### [Task requirements]
Copy out every line exactly as given.

— begin Data shown —

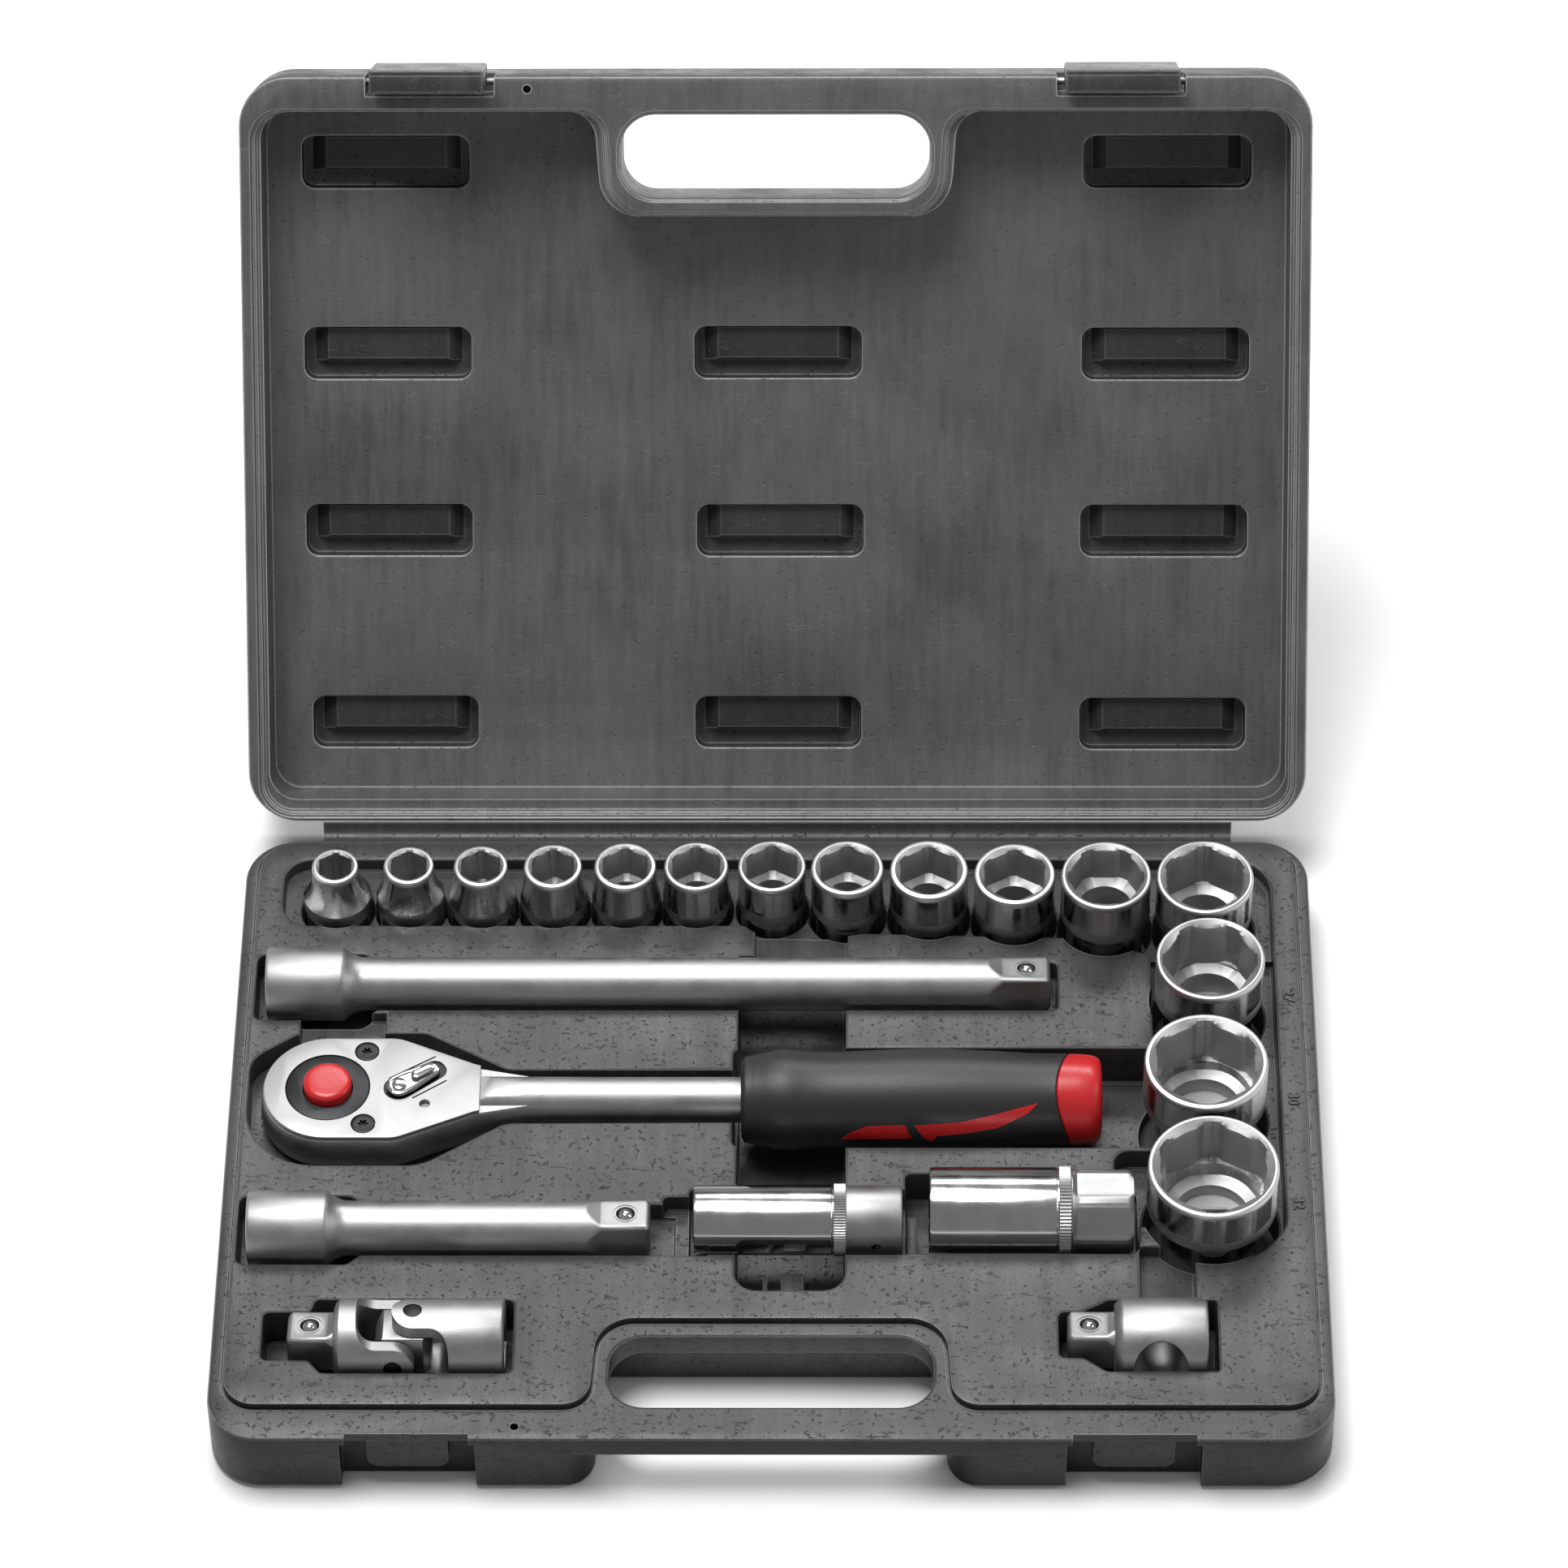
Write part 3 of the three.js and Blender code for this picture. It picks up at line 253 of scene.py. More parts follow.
PLATE = metal("cover_plate", (0.36, 0.36, 0.36), 0.48, 0.56, 2400, 0.04, 0.04)
DARK_STEEL = metal("dark_steel", (0.036, 0.036, 0.038), 0.36, 0.48, 1500, 0.03, 0.12)
POLISHED = metal("polished_ball", (0.62, 0.62, 0.63), 0.04, 0.09, 600, 0.004, 0.03)
BORE = metal("socket_bore", (0.50, 0.50, 0.505), 0.46, 0.58, 300, 0.06, 0.2, (1, 1, 0.15))
# Lighter, rougher copy of the bore steel for the seat at the bottom of the bore: painted light.
PAINTED_LIGHT_SEAT = metal("socket_seat_painted_light", (0.74, 0.74, 0.745), 0.8, 0.95, 300, 0.06, 0.2)
RED = soft_plastic("red_plastic", (0.50, 0.012, 0.014), 0.32, 1200, 0.02)
GRIP = soft_plastic("grip_black", (0.017, 0.017, 0.0185), 0.46, 2400, 0.06, 0.2)
RUBBER = soft_plastic("plug_rubber", (0.016, 0.016, 0.016), 0.7, 900, 0.05)
INK = soft_plastic("moulded_number", (0.016, 0.016, 0.017), 0.42, 1500, 0.02)

# ---- mesh helpers --------------------------------------------------------------------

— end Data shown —

### [Right answer]
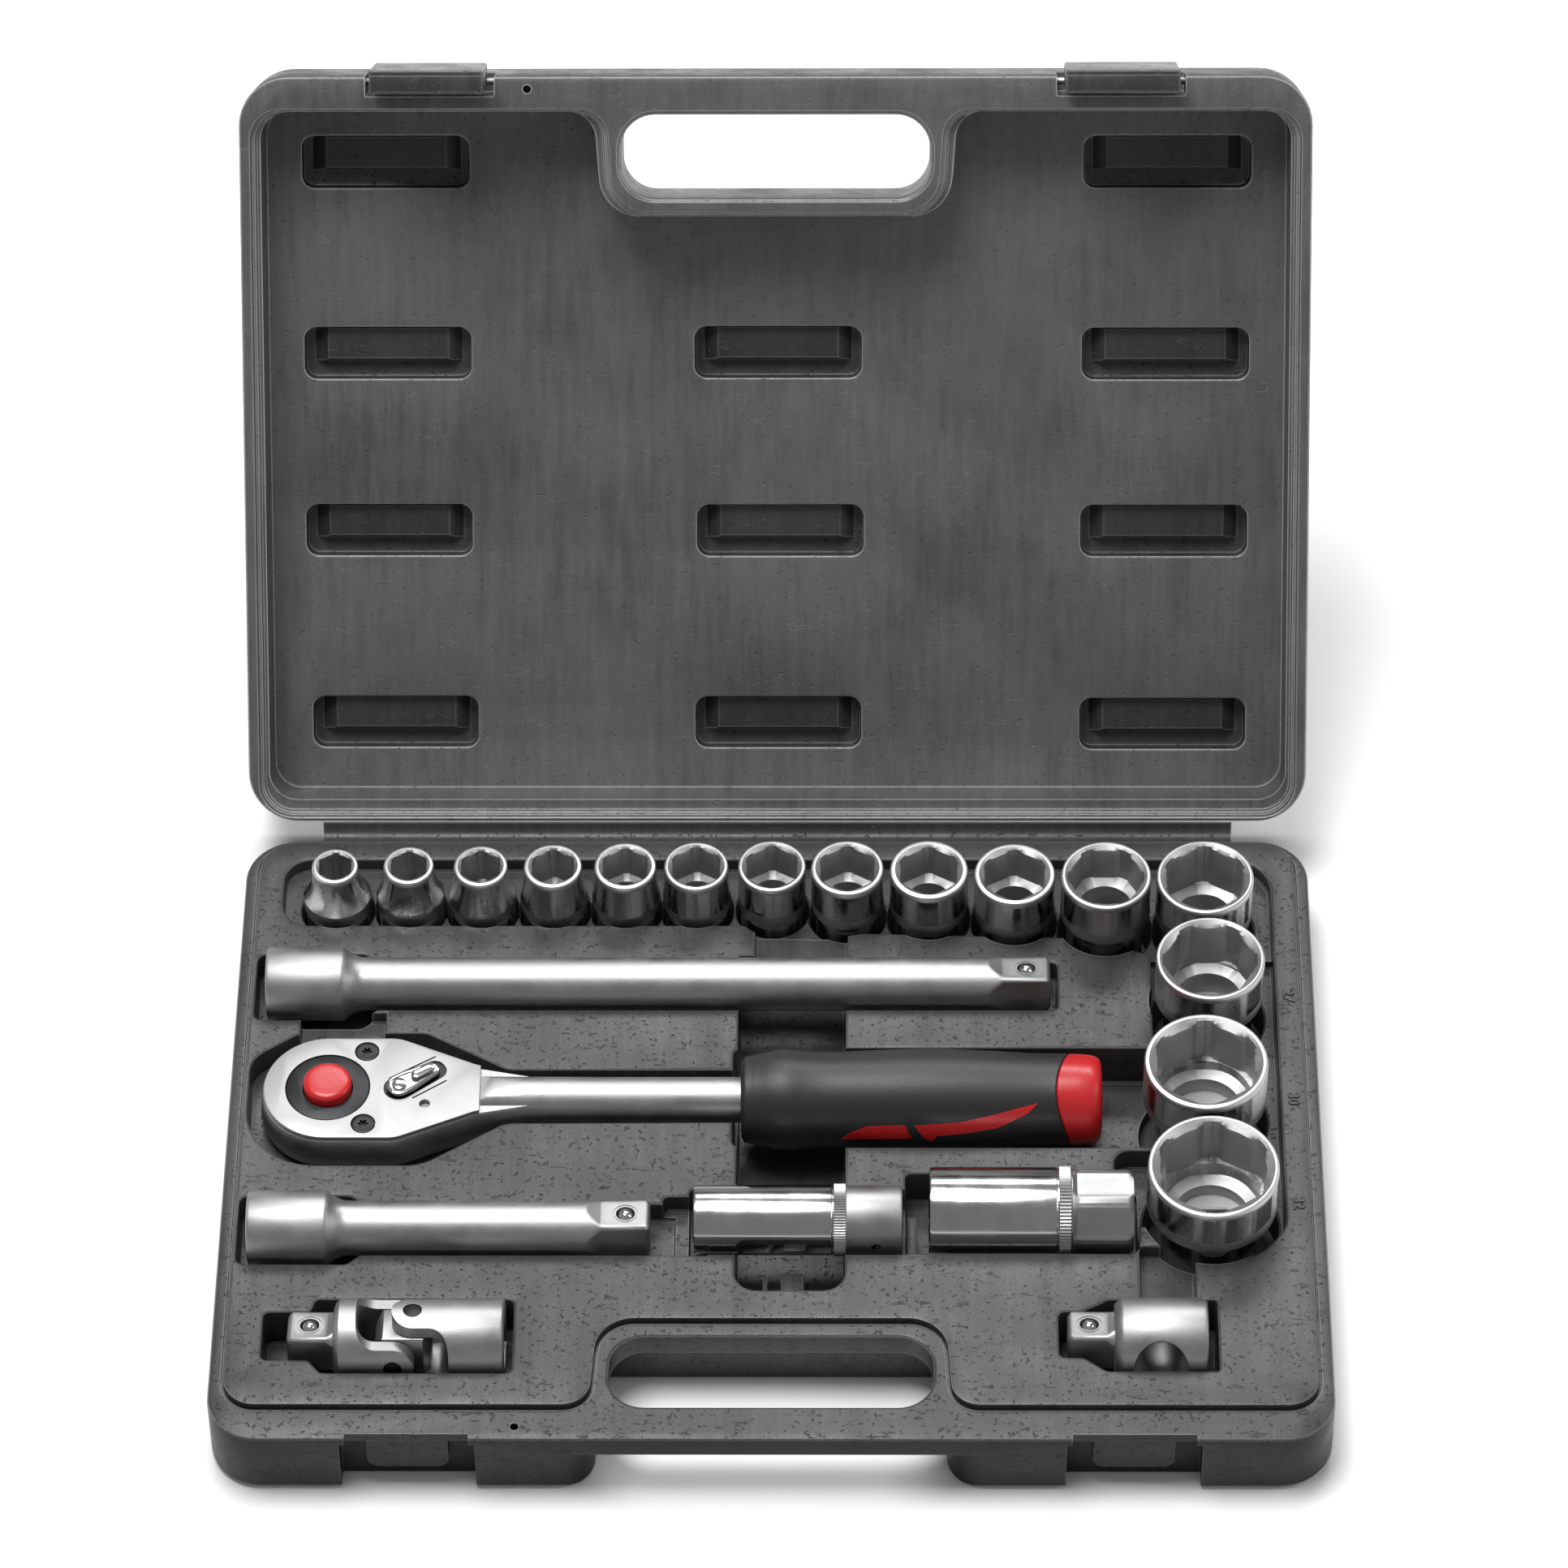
Write part 3 of the three.js and Blender code for this picture. It picks up at line 253 of scene.py. More parts follow.
PLATE = metal("cover_plate", (0.36, 0.36, 0.36), 0.48, 0.56, 2400, 0.04, 0.04)
DARK_STEEL = metal("dark_steel", (0.036, 0.036, 0.038), 0.36, 0.48, 1500, 0.03, 0.12)
POLISHED = metal("polished_ball", (0.62, 0.62, 0.63), 0.04, 0.09, 600, 0.004, 0.03)
BORE = metal("socket_bore", (0.50, 0.50, 0.505), 0.46, 0.58, 300, 0.06, 0.2, (1, 1, 0.15))
# Lighter, rougher copy of the bore steel for the seat at the bottom of the bore: painted light.
PAINTED_LIGHT_SEAT = metal("socket_seat_painted_light", (0.74, 0.74, 0.745), 0.8, 0.95, 300, 0.06, 0.2)
RED = soft_plastic("red_plastic", (0.50, 0.012, 0.014), 0.32, 1200, 0.02)
GRIP = soft_plastic("grip_black", (0.017, 0.017, 0.0185), 0.46, 2400, 0.06, 0.2)
RUBBER = soft_plastic("plug_rubber", (0.016, 0.016, 0.016), 0.7, 900, 0.05)
INK = soft_plastic("moulded_number", (0.016, 0.016, 0.017), 0.42, 1500, 0.02)

# ---- mesh helpers --------------------------------------------------------------------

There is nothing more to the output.